Waking up to the danger, Prime Minister Sheikh Hasina Wajed's government is planning to tighten land use in the country considered vital for the well-being of the nation's 127 million people who live on an average income of less than a dollar day. Junior Minister for Land, Rashed Mosharraf, announced last month that the government was finalizing a national land use policy that would, among other things, put a cap on land use for urban housing. A senior ministry official told IPS that the draft policy has been readied and is awaiting the cabinet's clearance before it is tabled in parliament.

The aim is to check any further decrease in the land available for farming in the mainly rural nation. For this, the draft national land use guidelines would even put limits on the acquisition of land by government agencies and instead, emphasize proper use of land that has already been taken over.

Farm experts caution against complacency over the abundant harvests on Bangladesh's farms that are growing thanks to the increased use of chemical fertilizers, high-yielding seeds and expanded irrigation. They point out that agricultural production has reached a saturation point and further shrinkage of cultivable land will undermine food security.

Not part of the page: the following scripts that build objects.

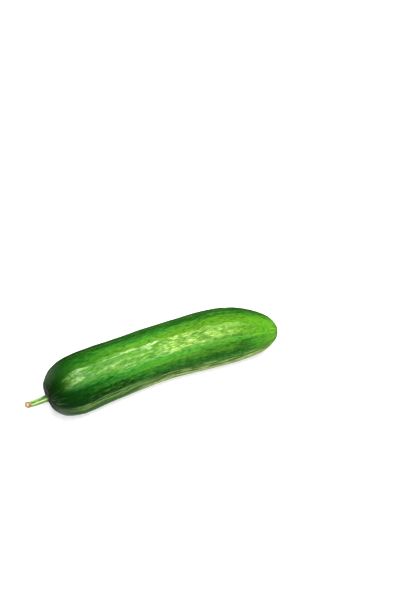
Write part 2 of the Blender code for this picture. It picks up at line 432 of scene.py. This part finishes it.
def make_stem():
    stem = welded_copy("stem", "cucumber_stem")
    middle, normal = shape_cut(stem)
    subdivide_smooth(stem, STEM_DETAIL)
    points = points_of(stem)
    away, angle, radius = StemAxis().places(points)
    rod = unrolled(away, angle, STEM_RADIUS)

    depth = (points @ normal).max() - points @ normal
    on_cut = np.clip((CUT_DEPTH - depth) / CUT_FADE, 0.0, 1.0)
    shaft = (away > SHAFT_BEGIN) & (away < SHAFT_END)
    turn = np.mean(radius[shaft] * np.exp(-1j * STEM_RIDGES * angle[shaft]))
    ridge = np.cos(STEM_RIDGES * angle + np.angle(turn))
    fibres = grain(rod, 9.0 * MM, 0.55 * MM, 3.1)
    lift = (RIDGE_HEIGHT * ridge + STEM_FIBRE_HEIGHT * fibres - STEM_SINK) * (1.0 - on_cut)
    push_out(stem, lift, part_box("stem"))

    store(stem, "rod", "FLOAT_VECTOR", rod)
    store(stem, "ridge", "FLOAT", ridge + 1.2 * fibres)
    store(stem, "cut", "FLOAT", on_cut)
    store(stem, "reach", "FLOAT", np.linalg.norm(points_of(stem) - middle, axis=1))
    take(stem)
    bpy.ops.object.shade_smooth()
    stem.data.materials.append(stem_finish())
    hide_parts("stem")
    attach(stem, "root")


class Value:
    """A number in a material that can stand in sums: each operation adds its Math node."""

    def __init__(self, finish, socket):
        self.finish = finish
        self.socket = socket

    def math(self, operation, *others):
        node = self.finish.tree.nodes.new("ShaderNodeMath")
        node.operation = operation
        for place, item in enumerate((self, *others)):
            self.finish.join(item, node.inputs[place])
        return Value(self.finish, node.outputs[0])

    def __add__(self, other):
        return self.math("ADD", other)

    def __radd__(self, other):
        return self.math("ADD", other)

    def __sub__(self, other):
        return self.math("SUBTRACT", other)

    def __rsub__(self, other):
        return self.finish.number(other).math("SUBTRACT", self)

    def __mul__(self, other):
        return self.math("MULTIPLY", other)

    def __rmul__(self, other):
        return self.math("MULTIPLY", other)

    def __truediv__(self, other):
        return self.math("DIVIDE", other)

    def between(self, low, high):
        """0 below low, 1 above high and a smooth step from one to the other."""
        return self.finish.node("ShaderNodeMapRange", {"interpolation_type": "SMOOTHSTEP"}, "Result",
                                {"Value": self, "From Min": low, "From Max": high})


class Finish:
    """A material that is being made up from nodes."""

    def __init__(self, name):
        self.material = bpy.data.materials.new(name)
        self.material.use_nodes = True
        self.tree = self.material.node_tree
        self.shader = self.tree.nodes["Principled BSDF"]

    def join(self, item, socket):
        if isinstance(item, Value):
            self.tree.links.new(item.socket, socket)
        else:
            socket.default_value = item

    def number(self, value):
        node = self.tree.nodes.new("ShaderNodeValue")
        node.outputs[0].default_value = value
        return Value(self, node.outputs[0])

    def node(self, kind, settings, output, sockets):
        """Add a node: its settings first, then the values or links of its sockets."""
        node = self.tree.nodes.new(kind)
        for key, value in settings.items():
            setattr(node, key, value)
        for key, item in sockets.items():
            self.join(item, node.inputs[key])
        return Value(self, node.outputs[output])

    def stored(self, name, output="Fac"):
        return self.node("ShaderNodeAttribute", {"attribute_name": name}, output, {})

    def parts(self, vector):
        node = self.tree.nodes.new("ShaderNodeSeparateXYZ")
        self.join(vector, node.inputs[0])
        return [Value(self, output) for output in node.outputs]

    def noise(self, vector, length, width, detail=2.0, offset=0.0):
        """Noise about 0.5 whose features are so long along the first axis and so wide across it."""
        scale = (1.0 / length, 1.0 / width, 1.0 / width)
        scaled = self.node("ShaderNodeVectorMath", {"operation": "MULTIPLY"}, "Vector",
                           {0: vector, 1: scale})
        shifted = self.node("ShaderNodeVectorMath", {"operation": "ADD"}, "Vector",
                            {0: scaled, 1: (offset, offset, offset)})
        return self.node("ShaderNodeTexNoise", {}, "Fac",
                         {"Vector": shifted, "Scale": 1.0, "Detail": detail})

    def mix(self, factor, first, second):
        """From the first colour to the second as the factor goes from 0 to 1."""
        return self.node("ShaderNodeMix", {"data_type": "RGBA"}, 2, {0: factor, 6: first, 7: second})

    def ramp(self, factor, stops):
        node = self.tree.nodes.new("ShaderNodeValToRGB")
        elements = node.color_ramp.elements
        while len(elements) < len(stops):
            elements.new(0.5)
        for element, (place, shade) in zip(elements, stops):
            element.position = place
            element.color = shade
        self.join(factor, node.inputs[0])
        return Value(self, node.outputs["Color"])

    def bump(self, height, distance):
        return self.node("ShaderNodeBump", {}, "Normal", {"Height": height, "Distance": distance})

    def set(self, **values):
        for name, item in values.items():
            self.join(item, self.shader.inputs[name.replace("_", " ")])


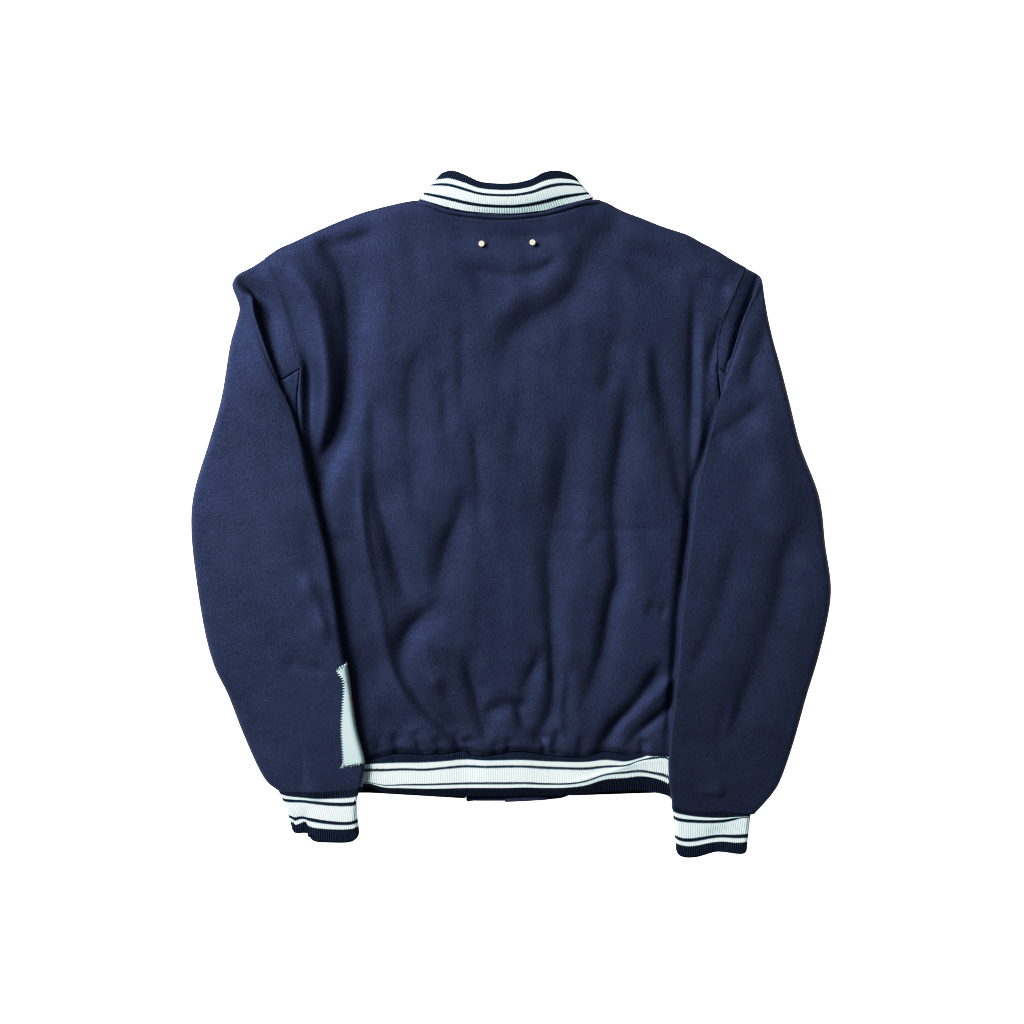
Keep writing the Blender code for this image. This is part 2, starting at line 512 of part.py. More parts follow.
# ---------------------------------------------------------------- collar and hem band
def make_collar():
    along, up = 44, 4
    table = np.array(COLLAR)
    chord = smooth(table[:, :6], along)
    bulge = smooth(np.column_stack([table[:, :6], table[:, 6:]]), along)[:, 6]
    share = np.linspace(0, 1, up + 1)[:, None, None]
    points = (1 - share) * chord[None, :, :3] + share * chord[None, :, 3:6]
    points[..., 2] += np.sin(math.pi * share[..., 0]) * bulge
    points[..., 2] = np.maximum(points[..., 2], 0.0)
    cloth("collar_rib", [points], KNIT, striped_knit("collar_rib"))


def make_hem_band():
    """The band from the left tab, round the left side, over the back, and round to the right tab."""
    rows = 3
    grid = []
    seam = smooth(HEM, 40)
    low = smooth(HEM_BAND_BOTTOM, 40)
    for row in range(rows + 1):
        share = row / rows
        y_nominal = HEM_LINE + share * (-0.315 - HEM_LINE)
        line = []
        for side in (-1, 1):
            edge = side_edge(side, y_nominal) - 0.001
            height = (1 - share) * body_top(side * edge, HEM_LINE) + share * HEM_BAND_BOTTOM_HEIGHT
            radius = height / 2
            tab_x = (TAB_SIDE_LEFT if side < 0 else TAB_SIDE_RIGHT) + side * SEAM
            y_front = HEM_LINE - HEM_BAND_TOP_GAP + share * (-0.3205 - HEM_LINE)
            y_side = HEM_LINE - HEM_BAND_TOP_GAP + share * (-0.315 - HEM_LINE)
            stretch = np.linspace(tab_x, side * (edge - radius), 5)
            part = [(x, np.interp(abs(x), [0.06, 0.16], [y_front, y_side]), 0.0) for x in stretch[:-1]]
            for step in range(5):
                turn = math.pi * step / 4
                part.append((side * (edge - radius + radius * math.sin(turn)), y_side,
                             radius * (1 - math.cos(turn))))
            line.append(part)
        across = np.linspace(line[0][-1][0], line[1][-1][0], 17)[1:-1]
        y_top = np.interp(across, seam[:, 0], seam[:, 1], left=HEM_LINE, right=HEM_LINE) - HEM_BAND_TOP_GAP
        y_low = np.interp(across, low[:, 0], low[:, 1])
        z_top = body_top(across, y_top + HEM_BAND_TOP_GAP)
        lifted = HEM_BAND_MIDDLE_RISE * (1 - ease(np.abs(across), 0.070, 0.150))
        back = np.column_stack([across, (1 - share) * y_top + share * y_low,
                                (1 - share) * z_top + share * (HEM_BAND_BOTTOM_HEIGHT + lifted)])
        grid.append(np.vstack([line[0], back, line[1][::-1]]))
    cloth("hem_rib", [np.array(grid[::-1])], KNIT, striped_knit("hem_rib"))


def make_tab(name, side):
    """A plain wool end of the hem band, at the centre front."""
    start, end = (OVERLAP_LEFT, TAB_SIDE_LEFT) if side < 0 else (TAB_SIDE_RIGHT, OVERLAP_RIGHT)
    bottom = TAB_BOTTOM_LEFT if side < 0 else TAB_BOTTOM_RIGHT
    x = np.linspace(start, end, 9)
    rows = [np.column_stack([x, np.full(9, y), front_rest(side, x)])
            for y in (bottom, (bottom + HEM_LINE) / 2, HEM_LINE - SEAM)]
    cloth(name, [np.array(rows)], WOOL, navy_wool(name))


# ---------------------------------------------------------------- studs and snap caps
def make_button(name, centre, radius, height, finish):
    """A low round cap with a bevelled rim, its underside at the given centre."""
    mesh_maker = bmesh.new()
    bmesh.ops.create_cone(mesh_maker, cap_ends=True, segments=20, radius1=radius, radius2=radius, depth=height)
    bmesh.ops.translate(mesh_maker, verts=mesh_maker.verts, vec=(centre[0], centre[1], centre[2] + height / 2))
    made = finish_object(name, mesh_maker, finish)
    rim = made.modifiers.new("rim", "BEVEL")
    rim.width = 0.3 * height
    rim.segments = 1


def make_fastenings():
    for name, at in STUDS:
        around = np.linspace(0, 2 * math.pi, 9)
        x = at.x + STUD_RADIUS * np.append(np.cos(around), 0)
        y = at.y + STUD_RADIUS * np.append(np.sin(around), 0)
        foot = float(body_top(x, y).max()) + SEAM
        brass = material(name + "_brass", (0.72, 0.66, 0.36), 0.3, 1.0)
        make_button(name, (at.x, at.y, foot), STUD_RADIUS, STUD_HEIGHT, brass)
    heights = list(np.linspace(SNAP_TOP_Y, SNAP_LOWEST_Y, SNAPS_ON_FRONT)) + [TAB_SNAP_Y]
    for number, y in enumerate(heights, start=1):
        enamel = material(f"snap_{number}_enamel", (0.012, 0.016, 0.035), 0.35)
        make_button(f"snap_{number}", (SNAP_X, y, 0.0), SNAP_RADIUS, SNAP_HEIGHT, enamel)


def clear_scene():
    for old in list(bpy.data.objects):
        bpy.data.objects.remove(old, do_unlink=True)


clear_scene()
make_back()
make_front("front_left", -1)
make_front("front_right", 1)
left_rings = make_sleeve("sleeve_left", SLEEVE_LEFT, ARMHOLE_LEFT, -1)
make_sleeve("sleeve_right", SLEEVE_RIGHT, ARMHOLE_RIGHT, 1)
make_cuff("cuff_left", CUFF_LEFT, -1)
make_cuff("cuff_right", CUFF_RIGHT, 1)
make_patch(left_rings)
make_collar()
make_hem_band()
make_tab("hem_tab_left", -1)
make_tab("hem_tab_right", 1)
make_fastenings()
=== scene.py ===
"""A navy wool bomber jacket with striped ribs, lying face down with its sleeves folded down over its sides.

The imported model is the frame: every cloth piece here is a finer shell in the place of its plain solid.
Metres, +Z up, +Y towards the collar, +X to the wearer's right.
"""

import math
from collections import namedtuple

import bmesh
import bpy
import numpy as np
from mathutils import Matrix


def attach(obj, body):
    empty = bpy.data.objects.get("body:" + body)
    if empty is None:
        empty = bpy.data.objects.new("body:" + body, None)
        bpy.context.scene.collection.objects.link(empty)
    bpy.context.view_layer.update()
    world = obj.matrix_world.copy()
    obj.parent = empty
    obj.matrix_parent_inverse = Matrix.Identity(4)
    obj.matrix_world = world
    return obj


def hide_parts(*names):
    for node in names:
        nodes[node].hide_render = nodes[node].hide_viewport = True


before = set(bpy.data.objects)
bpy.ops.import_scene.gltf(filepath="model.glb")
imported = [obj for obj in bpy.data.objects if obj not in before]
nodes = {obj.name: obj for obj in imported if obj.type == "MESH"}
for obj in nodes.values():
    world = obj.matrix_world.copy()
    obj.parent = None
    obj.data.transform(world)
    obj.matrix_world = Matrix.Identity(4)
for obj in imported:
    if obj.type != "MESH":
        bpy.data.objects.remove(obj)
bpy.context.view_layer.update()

# ---------------------------------------------------------------- table, light and camera
# The jacket lies on a white table by a large window at its upper left, with a pale room all round, and is
# looked at from straight above.
TABLE_SIZE = 8.0
CAMERA_HEIGHT = 3.0           # over the table
VIEW_HEIGHT = 0.012           # the level at which the view is VIEW_WIDTH across
VIEW_WIDTH = 1.157
VIEW_CENTRE_Y = 0.0028        # where the view's middle is, as y

mesh_maker = bmesh.new()
bmesh.ops.create_grid(mesh_maker, x_segments=1, y_segments=1, size=TABLE_SIZE / 2)
table_mesh = bpy.data.meshes.new("table")
mesh_maker.to_mesh(table_mesh)
mesh_maker.free()
table = bpy.data.objects.new("table", table_mesh)
bpy.context.scene.collection.objects.link(table)
table_paint = bpy.data.materials.new("table_paint")
table_paint.use_nodes = True
table_shader = table_paint.node_tree.nodes["Principled BSDF"]
table_shader.inputs["Base Color"].default_value = (0.93, 0.93, 0.93, 1)
table_shader.inputs["Roughness"].default_value = 0.8
table_shader.inputs["Specular IOR Level"].default_value = 0.1
table_shader.inputs["Emission Color"].default_value = (1.0, 1.0, 1.0, 1)
# a lit table: it glows more where it is looked at than where it lights the cloth, so it stays white
seen_straight = table_paint.node_tree.nodes.new("ShaderNodeLightPath")
glow = table_paint.node_tree.nodes.new("ShaderNodeMapRange")
glow.inputs["To Min"].default_value = 0.60
glow.inputs["To Max"].default_value = 1.60
table_paint.node_tree.links.new(seen_straight.outputs["Is Camera Ray"], glow.inputs["Value"])
table_paint.node_tree.links.new(glow.outputs["Result"], table_shader.inputs["Emission Strength"])
table_mesh.materials.append(table_paint)

room = bpy.data.worlds.new("room")
room.use_nodes = True
room.node_tree.nodes["Background"].inputs["Color"].default_value = (0.93, 0.97, 1.0, 1)
room.node_tree.nodes["Background"].inputs["Strength"].default_value = 0.13
bpy.context.scene.world = room


def window_light(name, place, size, power, colour):
    """A soft square light that faces the middle of the jacket."""
    lamp = bpy.data.lights.new(name, "AREA")
    lamp.size = size
    lamp.energy = power
    lamp.color = colour
    made = bpy.data.objects.new(name, lamp)
    made.location = place
    made.rotation_euler = (-made.location).to_track_quat("-Z", "Y").to_euler()
    bpy.context.scene.collection.objects.link(made)


window_light("window", (-2.2, 1.5, 1.95), 1.5, 225, (1.0, 0.99, 0.97))

lens = bpy.data.cameras.new("overhead")
lens.sensor_width = 36
lens.lens = 36 * (CAMERA_HEIGHT - VIEW_HEIGHT) / VIEW_WIDTH
overhead = bpy.data.objects.new("overhead", lens)
overhead.location = (0, VIEW_CENTRE_Y, CAMERA_HEIGHT)
bpy.context.scene.collection.objects.link(overhead)
bpy.context.scene.camera = overhead
bpy.context.scene.cycles.filter_width = 1.2
bpy.context.scene.view_settings.view_transform = "Standard"
bpy.context.scene.view_settings.use_curve_mapping = True
# an evenly lit picture: middle tones lifted, dark ones left as they are
tone_curve = bpy.context.scene.view_settings.curve_mapping
for light_in, light_out in ((0.10, 0.10), (0.30, 0.40), (0.55, 0.74), (0.85, 0.86)):
    tone_curve.curves[3].points.new(light_in, light_out)
tone_curve.curves[3].points[-1].location = (1.0, 0.92)
tone_curve.update()

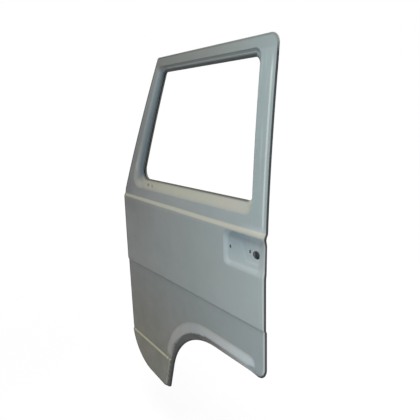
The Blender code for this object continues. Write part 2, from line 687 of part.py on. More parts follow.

A large chunk of arable land is being eaten away by roads, highways, schools, markets, industrial estates, townships and embankments along flood-prone rivers. From about 10 million hectares in 1983, the cultivable land area in the country had shrunk to less than 9 million hectares by 1997.

This has also reduced farm work opportunities in a country where agriculture generates nearly a third of the gross domestic product and gives livelihood to two-thirds of the estimated 55 million workers in the country. According to official figures, while the number of non-farming families almost doubled to more than 6 million in this period, the number of agricultural households declined by nearly 3 million in the same period.

Experts blame the growing population for the increasing pressure on land by swelling the demand for houses, jobs and food. With some 3.5 million babies born every year, the population is growing at 1.6 percent annually. The increase in human numbers has also led to fragmentation of rural land ownership within families under land inheritance laws. Farm experts say this results in inefficient use of arable land. According to one estimate, the fragmentation of rural land holdings is responsible for lowering farm output by 1 million tonnes every year.

Another threat is the clearing of forested areas to make way for housing and to meet rural fuel needs. The forest cover of Bangladesh is estimated to be shrinking by 3 percent annually. According to A B M Saleuddin, former head of the Forest Research Institute, on average, about 10,000 hectares of forest is destroyed every year. Against a desirable one-fourth of the land under forest, less than a tenth of Bangladesh is under green cover.

The countless rivers that criss-cross the deltaic nation also eat away the land along their banks. An estimated 0.2 million people are displaced every year from their homes due to river erosion. Bangladeshi peasants dread river erosion even more than the floods which cause widespread havoc every year.

While floods inundate farms and submerge their houses, they leave behind fertile silt that nourishes the crops. But river erosion washes away their most productive asset - land. A survey by the Bangladesh Development Partnership Center found that nearly a quarter million hectares of land was washed away by rivers between 1990 and 1994.

All this means that more and more people in the countryside no longer have traditional livelihoods to fall back on and therefore head for the cities where they live in squalid conditions. These include the 3.5 million slum residents in the capital city. In the last three decades, the rural influx has pushed up the country's urban population four-fold to a fifth of the total population.